Grounds of opposition include the following:
- The mark does not constitute a trade mark as defined in the Trade Marks Act.
- The mark is not capable of distinguishing the goods/services for which registration is sought from the same goods/services of another trader in the same sector.
- The mark consists solely of a sign or indication which may serve in trade to designate the kind, quality, quantity, intended purpose, value, geographical origin, other characteristics and/or method or time of production of the goods/service for which registration is sought.
- The mark consists exclusively of a sign or indication which has become customary in the current language or in the bona fide established trade practices of the trade.
- The applicant is not the bona fide proprietor of the trade mark.
- The application was made with a lack of bona fide intention to use the mark as a trade mark.
- The application was made mala fide or in bad faith.
The mark consists exclusively of a shape, configuration, colour or pattern which is necessary to obtain a technical result or results from the nature of the goods themselves.
- The mark consists of a container of goods, shape, configuration, colour or pattern of goods and such registration is likely to limit development of art or industry.
- The mark constitutes a reproduction, imitation or translation of a mark or an essential part of a mark which is well-known in terms of the Paris Convention.
- The mark contains the state symbols including the national flag of South Africa, symbols and emblems of any convention country and/or certain recognised international organisations.
- The mark contains a word, letter or device indicating state patronage.
- The mark is a prohibited mark as provided for in the Merchandise Marks Act 17 of 1941.
- The mark is inherently deceptive or use thereof would be likely to deceive or cause confusion amongst consumers.
- The mark is contrary to law, for example, constitutes copyright infringement.
- The mark is contra bonos mores / is offensive / is against morality.
- The mark is likely to give offence to any class of persons.
- The use of the mark is likely to deceive or constitute confusion, as it is the same or similar to a prior registered trade mark and covers the same or similar goods/services as such prior registration.
- The use of the mark is likely to deceive or constitute confusion, as it is the same or similar to a prior application and covers the same or similar goods/services as such prior application.
- The mark which is subject of an earlier application which is confusingly similar, if such registration is contrary to the existing rights of the person making the later application.
- The mark is the same or identical to a trade mark which is already registered and well-known in South Africa, if use of the mark sought to be registered is likely to take unfair advantage of, be detrimental to the distinctive character or the repute of the registered trade mark, notwithstanding the absence of deception or confusion.
It is possible to obtain an initial extension of 3 months of the opposition term to take instructions and prepare evidence.
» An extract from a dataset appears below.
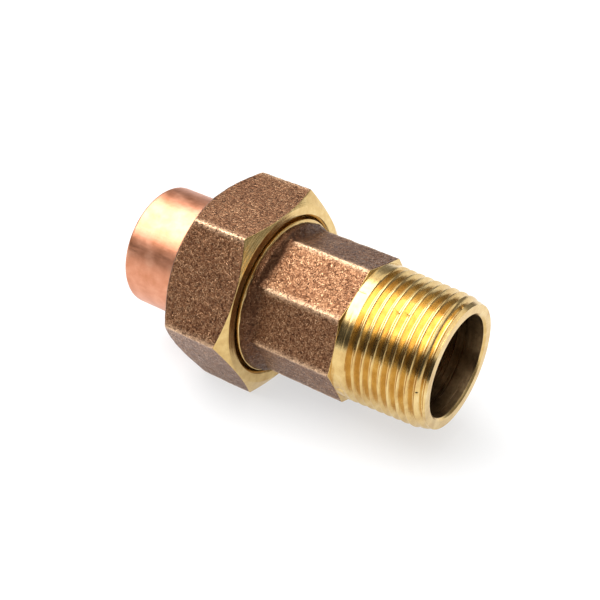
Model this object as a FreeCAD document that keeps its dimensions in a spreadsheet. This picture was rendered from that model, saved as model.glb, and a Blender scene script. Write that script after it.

Further extensions can only be obtained with the consent of the applicant.
Trade Mark Expungement:
Any interested person may apply to the Registrar of trade marks or the High Court of South Africa to cancel/expunge a trade mark registration.
A registered trade mark may be removed on the following grounds:
- Where the mark no longer constitutes a trade mark as defined in the trade marks Act.
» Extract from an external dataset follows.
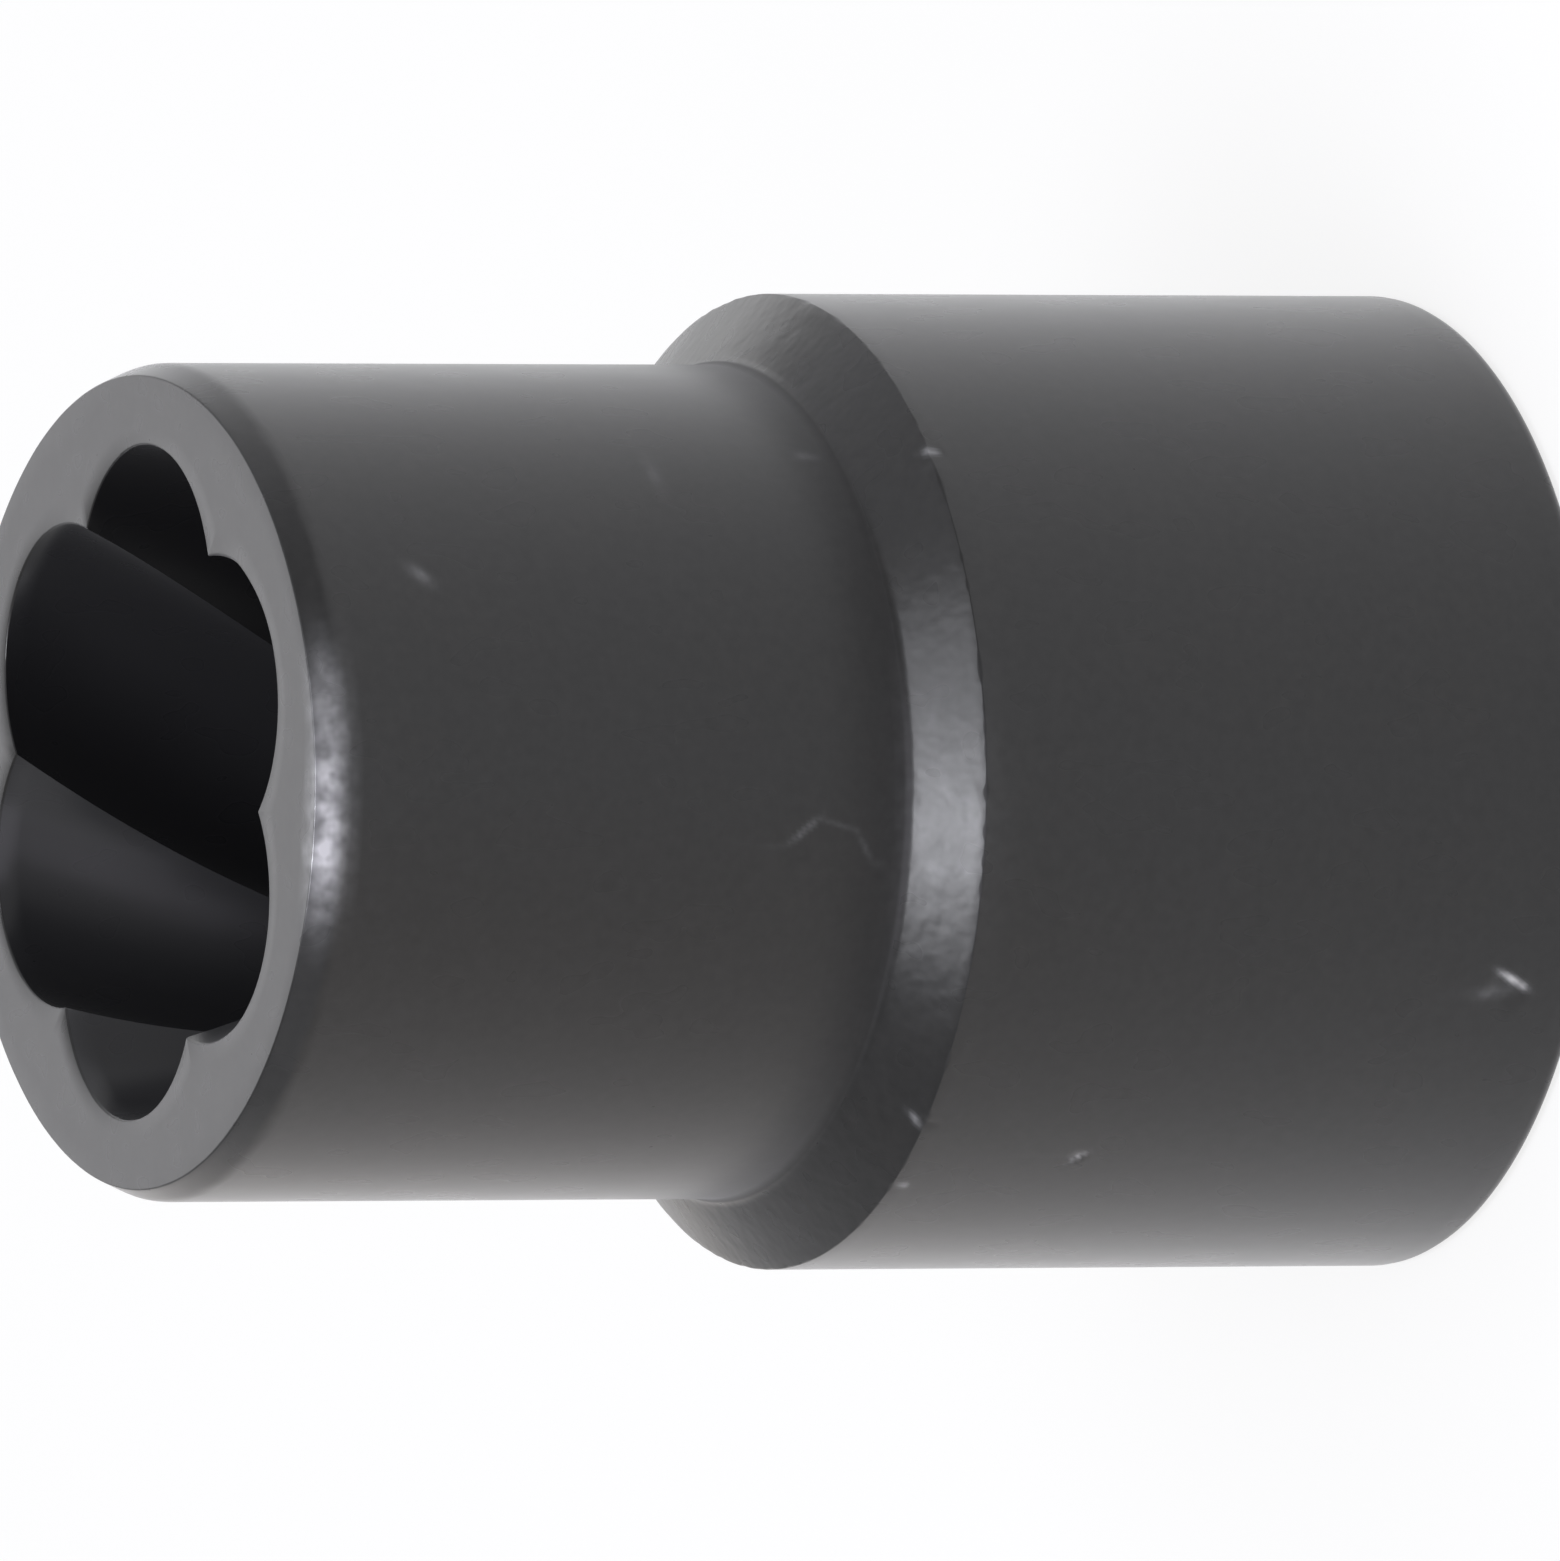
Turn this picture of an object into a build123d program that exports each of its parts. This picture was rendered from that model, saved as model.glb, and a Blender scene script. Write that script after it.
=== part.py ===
from build123d import *
import os
from math import ceil, cos, pi, radians, sin, sqrt, tan

# A twist-socket extractor for rounded bolt heads: one piece of forged and turned steel, with a
# spiral-fluted mouth in its nose, a square drive in its tail and a drilled passage between them.
# Sizes are in millimetres. The drive face lies on z = 0 and the nose points up along +Z.

# Turned outside
overall_length = 34.2
body_diameter = 24.0
nose_diameter = 20.5
nose_length = 17.2  # from the nose face down to the edge where the cone meets the body
cone_slope = 52.0  # degrees between the cone and the axis
neck_fillet = 0.6  # inside corner between the nose and the cone
nose_chamfer_height = 0.7
nose_chamfer_width = 0.3
drive_edge_chamfer = 0.4

# Spiral mouth, whose flutes meet in sharp ridges that bite into the bolt head
flute_count = 6
flute_tip_radius = 8.28  # from the axis to the bottom of a flute, at the nose face
flute_arc_radius = 3.62  # of the flute's own hollow, at the nose face
flute_start_angle = 54.0  # degrees from +X to the middle of the first flute, at the nose face
spiral_depth = 13.0
spiral_twist = 5.3  # degrees per millimetre of depth, which makes a left-hand helix
spiral_taper = 7.0  # degrees between the bottom of a flute and the axis
section_spacing = 1.0  # of depth, at most, between two sections of the loft

# Drilled passage between the two sockets
passage_diameter = 10.4

# Square socket for a half-inch drive tang
tang_size = 12.7
tang_clearance = 0.1
drive_depth = 15.0
drive_corner_radius = 0.8
lead_in_diameter = 15.8  # where the lead-in cone meets the drive face
lead_in_angle = 90.0  # degrees, across the whole cone
detent_height = 8.0  # from the drive face to the middle of a detent
detent_radius = 3.5  # of the ball that pressed the detent
detent_sink = 1.0  # how deep a detent goes into its flat

body_radius = body_diameter / 2
nose_radius = nose_diameter / 2
drive_size = tang_size + tang_clearance
shoulder_height = overall_length - nose_length
neck_height = shoulder_height + (body_radius - nose_radius) / tan(radians(cone_slope))

# Outline of the mouth at the nose face: an arc for each flute, from ridge to ridge
half_flute = pi / flute_count
arc_centre = flute_tip_radius - flute_arc_radius
ridge_radius = arc_centre * cos(half_flute) + sqrt(
    flute_arc_radius**2 - (arc_centre * sin(half_flute)) ** 2
)


def around_axis(radius, angle):
    return (radius * cos(angle), radius * sin(angle))


# The hollow of the mouth: a loft through that outline, turned and narrowed with depth. Its sections
# stand so close that a straight run between two of them leaves the helix by under 0.01 mm.
section_count = 1 + ceil(spiral_depth / section_spacing)
with BuildPart() as spiral_hollow:
    for section in range(section_count):
        depth = spiral_depth * section / (section_count - 1)
        narrowing = 1 - depth * tan(radians(spiral_taper)) / flute_tip_radius
        turn = radians(flute_start_angle + depth * spiral_twist)
        with BuildSketch(Plane.XY.offset(overall_length - depth)):
            with BuildLine():
                for flute in range(flute_count):
                    middle = turn + 2 * half_flute * flute
                    ThreePointArc(
                        around_axis(ridge_radius * narrowing, middle - half_flute),
                        around_axis(flute_tip_radius * narrowing, middle),
                        around_axis(ridge_radius * narrowing, middle + half_flute),
                    )
            make_face()
    loft(ruled=True)

with BuildPart() as extractor_socket:
    # Outside: half of the lengthwise section, turned about the axis
    with BuildSketch(Plane.XZ) as half_section:
        with BuildLine():
            Polyline(
                (0, 0),
                (body_radius, 0),
                (body_radius, shoulder_height),
                (nose_radius, neck_height),
                (nose_radius, overall_length - nose_chamfer_height),
                (nose_radius - nose_chamfer_width, overall_length),
                (0, overall_length),
                close=True,
            )
        make_face()
        drive_corner = half_section.vertices().sort_by_distance((body_radius, 0))[0]
        chamfer(drive_corner, drive_edge_chamfer)
        neck_corner = half_section.vertices().sort_by_distance((nose_radius, neck_height))[0]
        fillet(neck_corner, neck_fillet)
    revolve(axis=Axis.Z)

    # Passage from end to end, widened at the drive face by the lead-in cone
    with Locations(Plane.XY.rotated((180, 0, 0))):
        CounterSinkHole(passage_diameter / 2, lead_in_diameter / 2, overall_length, lead_in_angle)

    # Square drive, with a ball detent in the middle of each flat
    with BuildSketch(Plane.XY):
        RectangleRounded(drive_size, drive_size, drive_corner_radius)
    extrude(amount=drive_depth, mode=Mode.SUBTRACT)
    with Locations((0, 0, detent_height)):
        with PolarLocations(drive_size / 2 + detent_sink - detent_radius, 4):
            Sphere(detent_radius, rotation=(0, 90, 0), mode=Mode.SUBTRACT)

    # Spiral mouth
    add(spiral_hollow.part, mode=Mode.SUBTRACT)
extractor_socket.part.label = "extractor_socket"

os.makedirs("parts", exist_ok=True)
export_step(extractor_socket.part, "parts/extractor_socket.step")
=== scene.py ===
from collections import namedtuple
from math import ceil, cos, pi, radians, sin, tan

import bmesh
import bpy
import numpy as np
from mathutils import Matrix, Vector, noise


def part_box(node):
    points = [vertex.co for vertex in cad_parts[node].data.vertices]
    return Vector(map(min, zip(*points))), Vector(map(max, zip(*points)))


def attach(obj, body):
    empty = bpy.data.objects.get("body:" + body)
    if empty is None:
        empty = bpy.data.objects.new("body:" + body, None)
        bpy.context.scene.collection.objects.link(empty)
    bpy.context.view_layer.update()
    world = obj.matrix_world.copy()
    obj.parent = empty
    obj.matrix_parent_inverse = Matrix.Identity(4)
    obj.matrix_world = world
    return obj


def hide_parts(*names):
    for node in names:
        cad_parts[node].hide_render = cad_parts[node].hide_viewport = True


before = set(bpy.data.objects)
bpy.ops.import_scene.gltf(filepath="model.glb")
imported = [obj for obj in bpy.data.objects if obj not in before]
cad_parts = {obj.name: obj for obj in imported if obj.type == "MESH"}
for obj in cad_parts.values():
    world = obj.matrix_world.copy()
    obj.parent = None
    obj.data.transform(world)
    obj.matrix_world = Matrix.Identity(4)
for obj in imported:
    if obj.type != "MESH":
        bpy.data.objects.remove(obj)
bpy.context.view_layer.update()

# A twist-socket extractor in black phosphated steel: one closed mesh of rings about its axis, from the
# drive face up the outside, over the nose, down the spiral mouth and out again through the square drive.
# The socket's sizes are in millimetres and its angles in degrees, where nothing else is said. Heights are
# above the drive face, and an azimuth is counted from +X towards +Y. MM turns a size into the scene's
# metres.
MM = 0.001
NODE = "extractor_socket"
_, node_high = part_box(NODE)

# Outside
LENGTH = node_high.z / MM
BODY_RADIUS = node_high.x / MM
NOSE_RADIUS = 10.25
NOSE_LENGTH = 17.2  # from the nose face down to the shoulder, where the cone meets the body
CONE_SLOPE = 52.0  # between the cone and the axis
NECK_FILLET = 0.6
CHAMFER_HEIGHT = 0.7
CHAMFER_WIDTH = 0.3
DRIVE_EDGE_ROUND = 0.36
SHOULDER_HEIGHT = LENGTH - NOSE_LENGTH
NECK_HEIGHT = SHOULDER_HEIGHT + (BODY_RADIUS - NOSE_RADIUS) / tan(radians(CONE_SLOPE))

# Edges whose rounding swings from place to place, by noise that is taken at that height and changes over
# patches of that size
UnevenEdge = namedtuple("UnevenEdge", "rounding swing height patch seed")
SHOULDER_EDGE = UnevenEdge(rounding=0.05, swing=0.3, height=17, patch=0.5, seed=11)
CHAMFER_FOOT = UnevenEdge(rounding=0.9, swing=0.3, height=33, patch=0.9, seed=13)
CHAMFER_TOP = UnevenEdge(rounding=0.06, swing=0.02, height=34, patch=0.9, seed=17)

# Spiral mouth
FLUTES = 6
FLUTE_TIP = 8.28  # from the axis to the bottom of a flute, at the nose face
FLUTE_ARC = 3.62  # radius of a flute's own hollow, at the nose face
FLUTE_START = 54.0  # azimuth of the middle of the first flute, at the nose face
SPIRAL_DEPTH = 13.0
SPIRAL_TWIST = 5.3  # per millimetre of depth
SPIRAL_TAPER = 7.0  # between the bottom of a flute and the axis
MOUTH_ROUND = 0.05
RIM_BREAK = 0.16  # extra rounding of the mouth's edge beside one ridge, where it is broken
RIM_BREAK_AZIMUTH = -44.0
RIM_BREAK_SPAN = 6.0
HALF_FLUTE = pi / FLUTES  # in radians
ARC_CENTRE = FLUTE_TIP - FLUTE_ARC
SPIRAL_FLOOR = LENGTH - SPIRAL_DEPTH

# Passage and square drive
PASSAGE_RADIUS = 5.2
PASSAGE_BREAK = 0.15  # chamfer at both of its ends
DRIVE_HALF = 6.4  # half of the square's width
DRIVE_DEPTH = 15.0
DRIVE_CORNER = 0.8
LEAD_IN_RADIUS = 7.9
DETENT_HEIGHT = 8.0
DETENT_RADIUS = 3.5
DETENT_SINK = 1.0  # how deep a detent goes into its flat
DETENT_CENTRE = DRIVE_HALF + DETENT_SINK - DETENT_RADIUS

# Mesh: how many places each sixth of a turn gets, from ridge to ridge. The camera faces the fourth and
# the fifth of them.
SIXTHS = (34, 34, 60, 132, 132, 60)
AZIMUTH = np.concatenate([
    radians(FLUTE_START) - HALF_FLUTE + 2 * HALF_FLUTE * (sixth + np.arange(places) / places)
    for sixth, places in enumerate(SIXTHS)
])  # of each place, in radians
AROUND = len(AZIMUTH)
FLUTE_ANGLE = AZIMUTH - radians(FLUTE_START)  # of each place, from the middle of the first flute
LONG_STEP = 2.2  # between the rings of a plain wall
FINE_STEP = 0.13  # between its rings where a gouge or a rub lies
SHOULDER_ROOM = 0.2  # height that the body's wall leaves to the rounding of the shoulder
FOOT_ROOM = 0.35  # height that the nose's wall leaves to the rounding of the chamfer's foot
CONE_MARGIN = 0.01  # by which a ring may miss the cone and still count as on it
RIM_SHARES = (0.35, 0.7)  # of the quarter turn over the mouth's edge, where its rings lie
MOUTH_RINGS = 27
PASSAGE_RINGS = 11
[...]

- Where a proprietor is in breach of a condition of registration.
- If a mark has not been used for a continuous period of 5 years or longer from the date of registration.
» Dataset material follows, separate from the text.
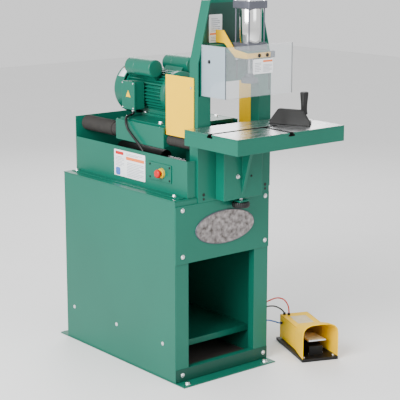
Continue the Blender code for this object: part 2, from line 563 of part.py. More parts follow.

- Where a trade mark has been registered in the name of a company which has been dissolved and the trade mark has not been assigned to another party within 2 years from the dissolution.
- Where a trade mark has been registered in the name of an individual and such individual died and the trade mark has not been assigned to another party within 2 years from such death.
Passing off and unlawful competition:
Passing off is a form of unlawful competition and occurs when a person misrepresents that his products, services or business are somehow associated or connected with the goods, services or business of another. Generally, to succeed on the basis of passing off action, a plaintiff must prove the following elements:
- A substantial amount of goodwill and/or reputation vests in the name, mark or get-up in question and that such goodwill or reputation is associated with the plaintiff.
- The defendant has made a representation which is likely to confuse members of the public and lead them to believe that there is some connection between the respective traders.
- Such deception or confusion is likely to cause damages to the plaintiff’s goodwill.
Need further advice?
The items above are not exhaustive and there are a number of other conflict situations where trade mark rights may be relied on. In this regard, for instance, trade mark rights may also be relevant when considering company and close corporation name objections, counterfeit goods proceedings and domain name disputes.